The responses have been surprising. One recipient called me to say how much she appreciated the card – our first conversation in months. Another reciprocated with a card showing the town where she lives in Montana. There is something very cool about sending and/or receiving a picture postcard, something that moves people in ways no other communication can.

Do I expect picture postcards to make a huge comeback? No. The best I can hope for is more people sending and receiving them. Picture postcards offer a kind of magic and we need magic now more than ever.

4 Comments

  1. ColnectorElena January 31, 2019

    I love postcards with pictures of places I’ve visited or would like to visit :) Usually, I send them to my home address when I travel. I even made a small collection.

  2. George Hollister February 1, 2019

    Old picture postcards have a great deal of value to local historical societies around the country. A real concern for people who own these is who in their family will value, keep, and preserve these treasures in the years ahead? All it takes is one caretaker in the future to throw these postcards out. Speaking for my family, this is a real possibility. So I have done what I can to send these little items of historical value to historical societies that would appreciate them. And appreciate them they do.
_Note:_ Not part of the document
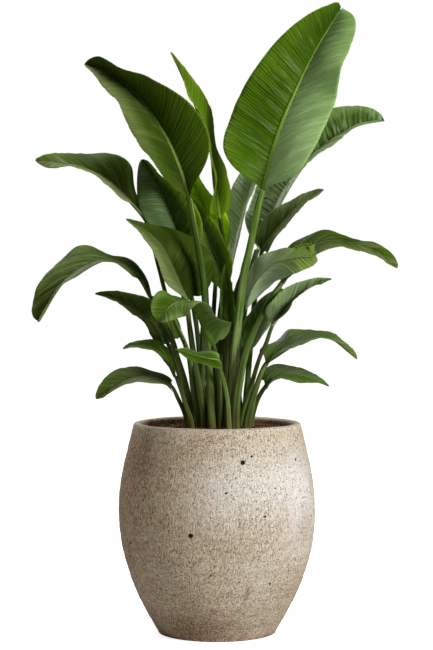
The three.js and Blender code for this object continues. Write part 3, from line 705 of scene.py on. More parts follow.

  3. Julie St. John July 22, 2019

    A couple of years ago I began sending picture postcards to my grandsons from each place I was visiting on business-a way to show them the world as well as let them know how much I miss them. They have saved them too-and I hope to take each of them to those places some day.

  4. Todd L February 12, 2020

    I just found a post card the other day sent to me by your parents. I love reading the stories about El Rancho Navarro or Philo. I hope all is well.